Maybe we didn't need TSR.2s after all, just a few Vulcans with loudspeakers playing Beatles 'folk music' and dropping payloads of Levi's over Western Russia? ;D

Still better though than Channel 4s 'Kennedy's Nuclear Nightmare' with odd arty photographic scenes, jumbled photos even worse than the La-15 mistakes, tiny subtitles you couldn't see and lack of any strong narrative to tell you anything you didn't already know.
 
I think a lot of line of thought that is common to British aerospace docos comes from producers and interviewers who might not be experts in the field talking to disenchanted engineers and officers and the like.

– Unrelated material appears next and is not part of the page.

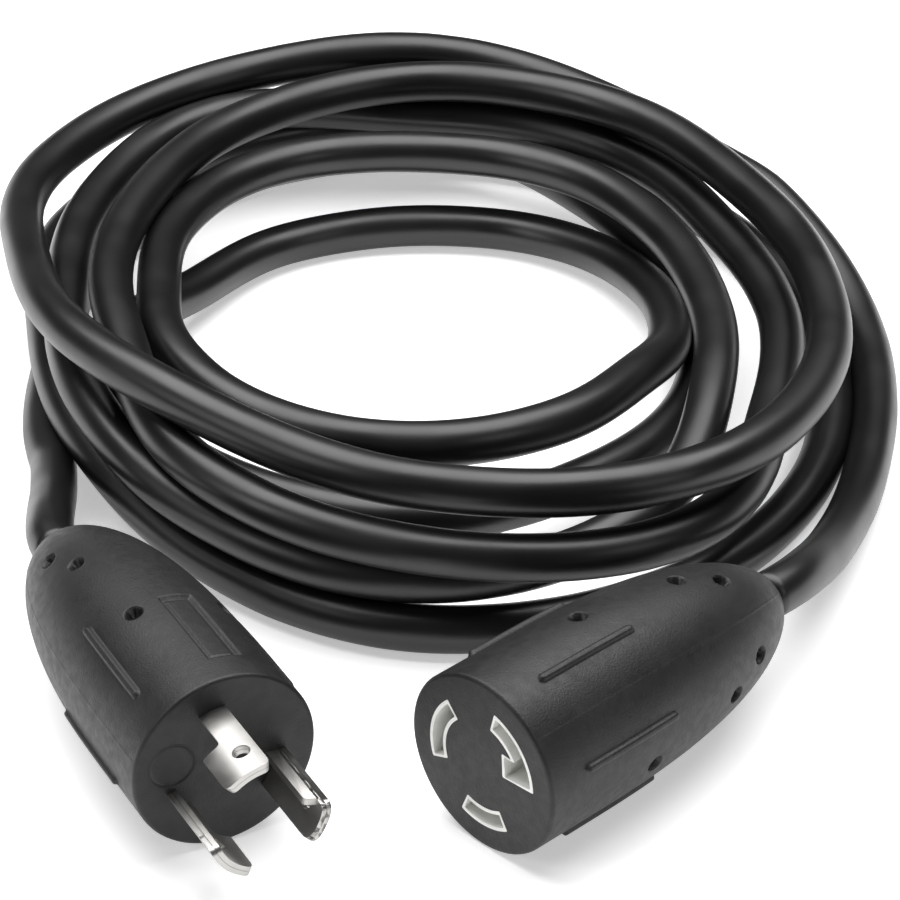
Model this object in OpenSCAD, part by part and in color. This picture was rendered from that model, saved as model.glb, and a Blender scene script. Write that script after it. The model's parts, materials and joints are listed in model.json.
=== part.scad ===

If most of your information on the subject of the TSR-2 (or CF-105, blue streak etc.) you could easily come to unfavourable conclusions. Obviously the F-111 looked like a rational decision, the fact that it didnt shake out as many people hoped wasnt clear then but its a convenient straw man now for people who argue that a vibrant and inovative aerospace industry was snuffed out by short sighted bean counters who were swayed by big promises from accross the pond.

Being Australian I was always fascinated by the F-111, seems like a plane that neaver really had its day.